* EXERCISE: Quote only the lines from the line containing "obj.matrix_world = world" to the line containing "bpy.data.objects.remove(obj)", with both of those lines included, please, exactly as written.

/---

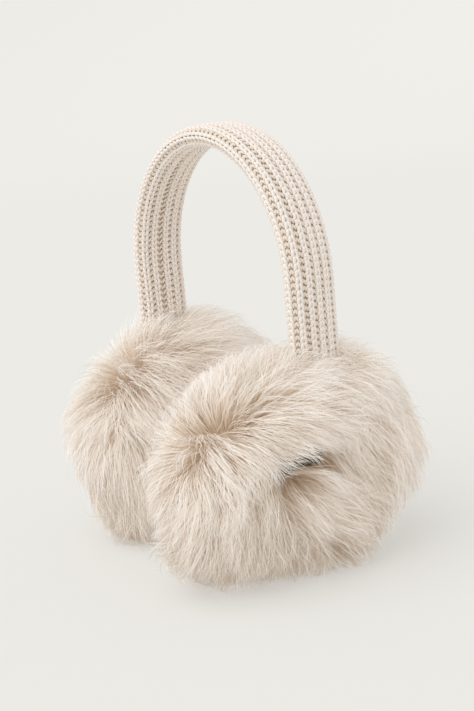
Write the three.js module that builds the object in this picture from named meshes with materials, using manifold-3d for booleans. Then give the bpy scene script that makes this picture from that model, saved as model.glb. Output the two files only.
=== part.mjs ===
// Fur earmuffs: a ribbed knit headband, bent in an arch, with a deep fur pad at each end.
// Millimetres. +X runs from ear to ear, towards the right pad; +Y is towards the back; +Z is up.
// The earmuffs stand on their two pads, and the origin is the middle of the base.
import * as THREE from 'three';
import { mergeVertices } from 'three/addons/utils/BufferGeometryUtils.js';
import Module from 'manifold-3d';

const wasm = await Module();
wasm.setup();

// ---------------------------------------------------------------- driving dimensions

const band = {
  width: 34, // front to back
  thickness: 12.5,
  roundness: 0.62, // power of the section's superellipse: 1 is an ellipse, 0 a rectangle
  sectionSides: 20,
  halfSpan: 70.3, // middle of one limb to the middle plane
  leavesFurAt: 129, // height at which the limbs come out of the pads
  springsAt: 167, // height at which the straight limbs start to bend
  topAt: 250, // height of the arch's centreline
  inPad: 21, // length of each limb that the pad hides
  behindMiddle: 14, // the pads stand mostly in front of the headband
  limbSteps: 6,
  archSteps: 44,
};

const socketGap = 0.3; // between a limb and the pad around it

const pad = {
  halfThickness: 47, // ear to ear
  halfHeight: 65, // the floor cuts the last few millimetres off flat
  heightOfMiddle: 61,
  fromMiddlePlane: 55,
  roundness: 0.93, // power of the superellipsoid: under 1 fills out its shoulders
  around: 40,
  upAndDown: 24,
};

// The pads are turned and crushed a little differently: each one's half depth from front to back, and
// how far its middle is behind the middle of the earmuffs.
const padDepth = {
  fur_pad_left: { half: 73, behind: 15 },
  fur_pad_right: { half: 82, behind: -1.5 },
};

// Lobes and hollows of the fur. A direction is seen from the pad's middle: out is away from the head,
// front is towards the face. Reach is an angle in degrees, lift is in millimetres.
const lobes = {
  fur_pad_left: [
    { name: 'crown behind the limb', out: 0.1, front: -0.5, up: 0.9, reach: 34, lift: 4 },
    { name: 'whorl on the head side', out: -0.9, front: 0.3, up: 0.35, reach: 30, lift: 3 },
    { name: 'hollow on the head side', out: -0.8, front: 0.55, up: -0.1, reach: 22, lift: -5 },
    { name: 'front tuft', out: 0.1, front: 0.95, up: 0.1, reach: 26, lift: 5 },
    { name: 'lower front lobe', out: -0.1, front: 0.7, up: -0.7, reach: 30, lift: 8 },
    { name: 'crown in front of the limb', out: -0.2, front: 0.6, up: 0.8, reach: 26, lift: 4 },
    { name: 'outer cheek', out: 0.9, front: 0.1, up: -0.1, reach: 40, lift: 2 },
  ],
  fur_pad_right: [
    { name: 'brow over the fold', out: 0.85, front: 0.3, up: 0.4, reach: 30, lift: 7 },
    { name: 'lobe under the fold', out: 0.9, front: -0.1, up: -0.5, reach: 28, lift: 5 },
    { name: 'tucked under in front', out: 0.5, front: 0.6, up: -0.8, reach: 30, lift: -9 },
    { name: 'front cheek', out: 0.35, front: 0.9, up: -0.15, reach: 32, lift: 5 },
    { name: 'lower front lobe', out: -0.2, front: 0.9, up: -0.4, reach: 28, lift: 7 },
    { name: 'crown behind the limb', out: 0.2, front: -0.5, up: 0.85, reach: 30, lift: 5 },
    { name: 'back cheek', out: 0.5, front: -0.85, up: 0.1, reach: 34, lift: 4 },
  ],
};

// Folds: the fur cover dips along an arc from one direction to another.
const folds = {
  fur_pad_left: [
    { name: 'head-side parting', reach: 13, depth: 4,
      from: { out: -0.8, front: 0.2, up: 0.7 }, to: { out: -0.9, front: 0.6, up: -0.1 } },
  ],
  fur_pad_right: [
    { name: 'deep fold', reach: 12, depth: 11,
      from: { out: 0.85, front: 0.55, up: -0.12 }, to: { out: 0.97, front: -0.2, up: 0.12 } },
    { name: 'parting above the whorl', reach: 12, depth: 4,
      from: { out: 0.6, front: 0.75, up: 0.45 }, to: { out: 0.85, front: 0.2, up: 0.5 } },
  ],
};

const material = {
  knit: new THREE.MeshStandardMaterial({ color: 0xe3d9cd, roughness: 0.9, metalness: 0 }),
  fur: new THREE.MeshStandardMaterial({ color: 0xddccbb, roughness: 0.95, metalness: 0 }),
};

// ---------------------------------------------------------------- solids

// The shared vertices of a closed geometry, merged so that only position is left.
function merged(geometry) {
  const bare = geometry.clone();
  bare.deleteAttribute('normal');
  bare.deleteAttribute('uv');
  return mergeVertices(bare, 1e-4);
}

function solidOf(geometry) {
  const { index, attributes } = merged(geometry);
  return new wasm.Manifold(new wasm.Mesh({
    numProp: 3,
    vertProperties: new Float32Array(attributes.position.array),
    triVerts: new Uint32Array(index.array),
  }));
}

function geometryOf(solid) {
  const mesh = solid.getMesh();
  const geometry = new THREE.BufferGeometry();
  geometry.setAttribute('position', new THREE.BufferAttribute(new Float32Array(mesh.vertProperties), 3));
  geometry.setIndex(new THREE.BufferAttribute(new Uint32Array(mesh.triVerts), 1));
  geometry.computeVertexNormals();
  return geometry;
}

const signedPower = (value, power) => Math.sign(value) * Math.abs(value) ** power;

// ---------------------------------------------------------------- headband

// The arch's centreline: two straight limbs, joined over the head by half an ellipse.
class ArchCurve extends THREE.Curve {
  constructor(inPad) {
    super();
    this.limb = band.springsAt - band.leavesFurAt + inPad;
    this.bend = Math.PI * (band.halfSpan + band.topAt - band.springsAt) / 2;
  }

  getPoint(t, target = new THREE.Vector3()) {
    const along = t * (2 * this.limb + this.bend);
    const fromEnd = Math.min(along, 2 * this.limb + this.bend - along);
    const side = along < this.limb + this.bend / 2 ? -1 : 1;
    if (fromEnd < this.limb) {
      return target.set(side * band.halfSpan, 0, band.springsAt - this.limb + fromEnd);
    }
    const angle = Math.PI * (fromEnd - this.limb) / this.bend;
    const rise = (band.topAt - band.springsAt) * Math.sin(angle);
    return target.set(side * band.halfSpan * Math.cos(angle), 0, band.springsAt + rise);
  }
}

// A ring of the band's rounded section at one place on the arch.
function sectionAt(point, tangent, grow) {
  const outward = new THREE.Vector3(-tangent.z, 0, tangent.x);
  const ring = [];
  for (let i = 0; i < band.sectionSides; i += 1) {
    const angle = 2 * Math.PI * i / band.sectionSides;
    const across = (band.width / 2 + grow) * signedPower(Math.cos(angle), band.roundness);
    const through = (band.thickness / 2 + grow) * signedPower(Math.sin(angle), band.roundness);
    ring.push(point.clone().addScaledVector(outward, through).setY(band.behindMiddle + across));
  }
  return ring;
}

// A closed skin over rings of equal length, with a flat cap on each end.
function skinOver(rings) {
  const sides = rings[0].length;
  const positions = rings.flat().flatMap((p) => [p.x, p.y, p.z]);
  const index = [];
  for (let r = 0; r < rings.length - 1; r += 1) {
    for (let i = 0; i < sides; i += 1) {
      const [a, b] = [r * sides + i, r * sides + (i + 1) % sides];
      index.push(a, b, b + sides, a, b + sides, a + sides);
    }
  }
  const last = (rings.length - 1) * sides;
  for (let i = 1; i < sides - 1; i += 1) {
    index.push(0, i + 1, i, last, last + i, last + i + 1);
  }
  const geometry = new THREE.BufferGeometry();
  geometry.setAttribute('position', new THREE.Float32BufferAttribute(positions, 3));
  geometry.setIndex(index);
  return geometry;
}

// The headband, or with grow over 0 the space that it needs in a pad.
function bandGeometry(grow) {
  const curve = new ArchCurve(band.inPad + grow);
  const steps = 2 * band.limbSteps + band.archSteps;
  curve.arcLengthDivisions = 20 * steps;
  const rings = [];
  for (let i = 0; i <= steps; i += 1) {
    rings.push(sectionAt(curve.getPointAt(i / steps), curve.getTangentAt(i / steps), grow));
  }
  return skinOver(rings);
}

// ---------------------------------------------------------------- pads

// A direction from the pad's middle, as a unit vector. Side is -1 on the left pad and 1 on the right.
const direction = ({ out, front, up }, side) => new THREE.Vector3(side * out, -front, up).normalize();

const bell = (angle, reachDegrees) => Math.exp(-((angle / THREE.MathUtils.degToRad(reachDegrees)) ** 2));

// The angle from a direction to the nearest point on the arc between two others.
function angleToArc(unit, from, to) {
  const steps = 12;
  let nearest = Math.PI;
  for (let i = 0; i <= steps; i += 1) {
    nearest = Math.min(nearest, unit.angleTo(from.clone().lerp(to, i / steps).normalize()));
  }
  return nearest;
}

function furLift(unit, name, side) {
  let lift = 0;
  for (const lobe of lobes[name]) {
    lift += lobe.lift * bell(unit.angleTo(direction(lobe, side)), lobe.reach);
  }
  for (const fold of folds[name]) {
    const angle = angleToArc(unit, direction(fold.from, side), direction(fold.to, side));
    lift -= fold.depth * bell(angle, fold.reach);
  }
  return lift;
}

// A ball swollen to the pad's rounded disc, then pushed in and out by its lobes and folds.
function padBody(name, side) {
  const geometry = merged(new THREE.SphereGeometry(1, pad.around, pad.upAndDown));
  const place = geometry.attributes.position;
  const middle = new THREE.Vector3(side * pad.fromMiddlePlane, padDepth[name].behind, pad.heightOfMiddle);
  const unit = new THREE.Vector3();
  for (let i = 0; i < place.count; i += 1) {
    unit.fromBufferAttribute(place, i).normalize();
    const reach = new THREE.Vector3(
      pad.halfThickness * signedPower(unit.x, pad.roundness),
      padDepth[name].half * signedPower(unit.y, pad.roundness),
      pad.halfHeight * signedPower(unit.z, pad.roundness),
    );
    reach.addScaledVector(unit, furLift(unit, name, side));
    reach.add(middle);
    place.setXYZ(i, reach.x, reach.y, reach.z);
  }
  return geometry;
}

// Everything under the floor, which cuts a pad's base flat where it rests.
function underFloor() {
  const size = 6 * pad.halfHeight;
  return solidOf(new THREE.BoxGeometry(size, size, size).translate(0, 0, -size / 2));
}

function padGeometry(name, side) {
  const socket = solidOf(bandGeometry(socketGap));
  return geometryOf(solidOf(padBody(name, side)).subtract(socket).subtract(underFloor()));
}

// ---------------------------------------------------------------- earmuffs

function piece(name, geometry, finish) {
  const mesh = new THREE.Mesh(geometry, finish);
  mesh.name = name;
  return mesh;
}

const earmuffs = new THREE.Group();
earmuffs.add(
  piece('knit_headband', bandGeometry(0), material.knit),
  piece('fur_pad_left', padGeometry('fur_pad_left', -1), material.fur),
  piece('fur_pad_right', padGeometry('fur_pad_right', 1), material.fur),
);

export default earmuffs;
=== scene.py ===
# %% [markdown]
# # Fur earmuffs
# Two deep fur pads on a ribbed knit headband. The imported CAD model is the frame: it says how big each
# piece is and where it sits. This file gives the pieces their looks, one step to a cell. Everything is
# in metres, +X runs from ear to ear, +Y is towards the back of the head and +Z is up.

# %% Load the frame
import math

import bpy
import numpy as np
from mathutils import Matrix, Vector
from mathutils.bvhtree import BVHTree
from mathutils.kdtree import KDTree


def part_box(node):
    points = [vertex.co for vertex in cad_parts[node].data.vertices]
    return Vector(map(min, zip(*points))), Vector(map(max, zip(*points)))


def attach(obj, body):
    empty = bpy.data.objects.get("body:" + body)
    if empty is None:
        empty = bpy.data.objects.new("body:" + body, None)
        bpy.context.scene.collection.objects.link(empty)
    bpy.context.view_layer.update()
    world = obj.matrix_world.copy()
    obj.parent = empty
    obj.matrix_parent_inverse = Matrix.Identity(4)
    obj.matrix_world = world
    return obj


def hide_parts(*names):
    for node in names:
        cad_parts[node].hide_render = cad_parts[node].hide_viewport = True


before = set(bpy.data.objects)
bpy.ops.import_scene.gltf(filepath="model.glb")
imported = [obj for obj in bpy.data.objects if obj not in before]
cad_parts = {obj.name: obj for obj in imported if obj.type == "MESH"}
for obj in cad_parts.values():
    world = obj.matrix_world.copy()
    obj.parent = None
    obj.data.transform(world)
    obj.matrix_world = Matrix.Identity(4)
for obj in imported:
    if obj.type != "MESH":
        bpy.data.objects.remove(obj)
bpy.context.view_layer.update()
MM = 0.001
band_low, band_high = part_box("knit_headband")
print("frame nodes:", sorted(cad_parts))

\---

* EXERCISE SOLUTION:
    obj.matrix_world = world
    return obj


def hide_parts(*names):
    for node in names:
        cad_parts[node].hide_render = cad_parts[node].hide_viewport = True


before = set(bpy.data.objects)
bpy.ops.import_scene.gltf(filepath="model.glb")
imported = [obj for obj in bpy.data.objects if obj not in before]
cad_parts = {obj.name: obj for obj in imported if obj.type == "MESH"}
for obj in cad_parts.values():
    world = obj.matrix_world.copy()
    obj.parent = None
    obj.data.transform(world)
    obj.matrix_world = Matrix.Identity(4)
for obj in imported:
    if obj.type != "MESH":
        bpy.data.objects.remove(obj)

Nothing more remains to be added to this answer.